Michael Weitz knew something was wrong.
The longtime Santa Monica physician was sitting outside when he felt unusual pain in his chest after swallowing cold liquid, and he figured he probably had cancer.
“I had this sixth sense,” he said, a bronchoscopy later confirming his dark suspicions.
That was about 10 years ago. For Weitz, who now has one lung, it’s a marvel considering he was told he had no more than six months to live. The 59-year-old remains director of the emergency department at Providence Saint John’s Health Center, and he’s committed to the fight against one of the most common killers in the country.
Weitz’s story is one piece in the mosaic of cancer’s devastating impact in Los Angeles County, where more than 1.3 million cancer patients were diagnosed between 1976 and 2012.
That’s according to a report that was recently released by the Los Angeles Cancer Surveillance Program, a project of the USC Norris Comprehensive Cancer Center and the university’s Keck School of Medicine.
The incidence of lung cancer has “substantially declined” since the mid-1990s, according to the report, a trend that has been attributed in part to a decline in smoking. But lung cancer remains the leading cause of cancer death in the U.S., data show, and survivor rates are extremely low.
“Because cancer is such an important health problem and is costly in terms of treatment and social costs such as loss of work time and quality of life, it is important to have a clear idea of the changing burden of cancer on society,” the report reads. “Keeping an eye on cancer rates provides clues about the causes of cancer, how successful we are at preventing cancer, and where we should focus our efforts in the future to make cancer a disease of the past.”
It will probably never be a disease of the past for Weitz, who over the last decade has had several operations and tried numerous treatments with varying degrees of success.
Initially, doctors weren’t sure he had cancer. A chest X-ray was taken. A CAT scan was administered. But the bronchoscopy led to a diagnosis of adenocarcinoma in his chest, which necessitated a conversation with his three children. Weitz, who never smoked, then went through chemotherapy before an operation to remove his left lung.
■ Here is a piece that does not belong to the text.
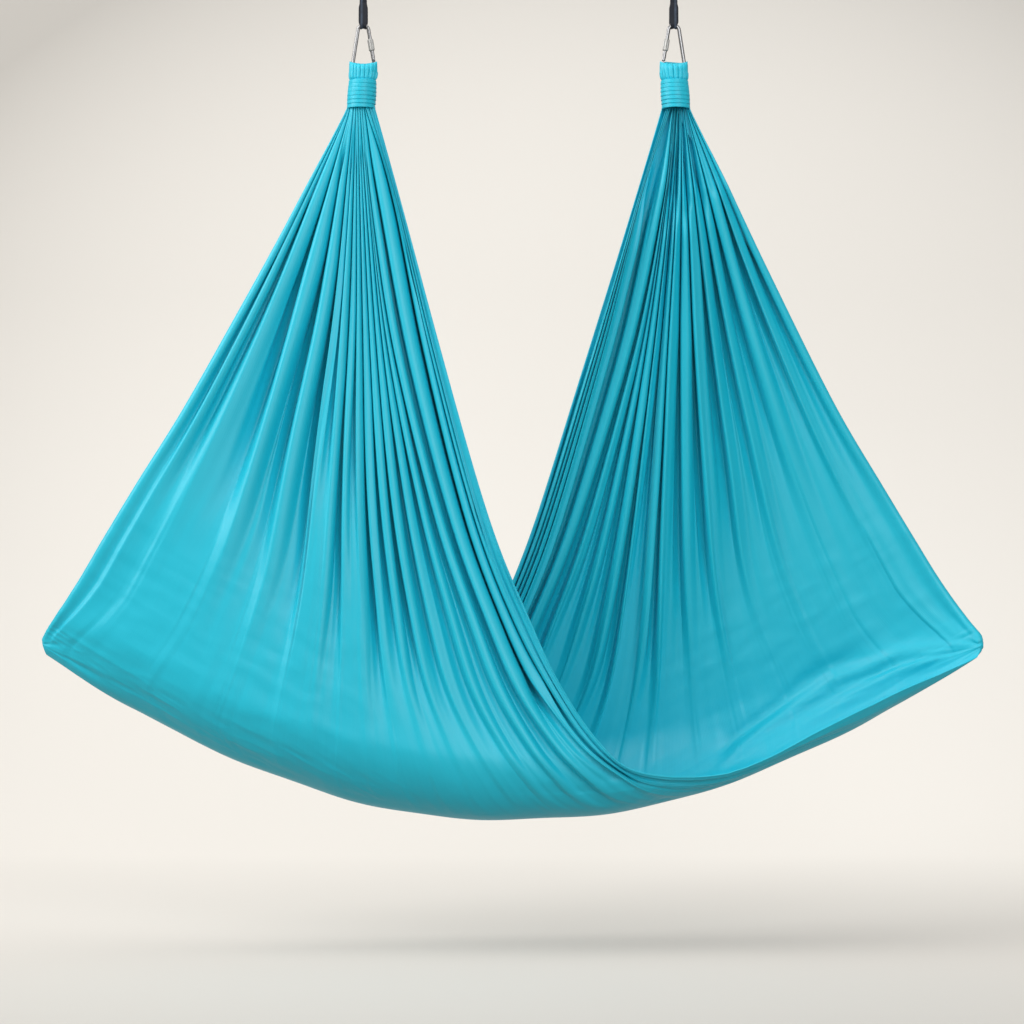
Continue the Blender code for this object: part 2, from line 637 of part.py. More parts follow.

“My stamina got better, and my body accommodated having one lung,” he said, noting that he can’t run and that he occasionally gets shortness of breath. “The body is incredibly adaptable.”
Weitz was doing relatively well with a drug treatment until he started having difficulty reading a computer screen, and he started radiation therapy after an MRI confirmed his fear that cancer had spread into his brain.
He later turned to a clinical trial for a drug that his mother learned about while watching a television news segment. The drug was reportedly successful for a patient with a specific mutation, which Weitz later learned he had. The drug worked for four and a half years.
Weitz then started on another medicine that he’s taken for almost two and a half years, and he’s continued on the Alectinib regimen after undergoing a craniotomy last year to mitigate swelling in his brain.
“For 50 years nothing really evolved,” he said of cancer treatment options. “Now there are so many new drugs. If you fail one, there’s another one. I feel badly for those who never had this opportunity. I’ve been incredibly fortunate. I thought it was a bad dream, but now [cancer is] not part of my daily routine.”
Weitz now does outreach through the Lung Cancer Foundation of America, sharing his story with other patients. He urges them not to lose hope and reminds them, he said, that “no one has a crystal ball.”
Weitz’s goal is to turn what seemed like a death sentence into a manageable chronic disease. He said he encourages fellow lung cancer patients not to be afraid of clinical trials for new treatments.
“I don’t think I’ll ever be cured, but I don’t think I need to be cured,” he said. “We’re just on the precipice of amazing new discoveries. Immunotherapy, coupled with targeted therapies, can help, and no one can tell you how you’re going to do.”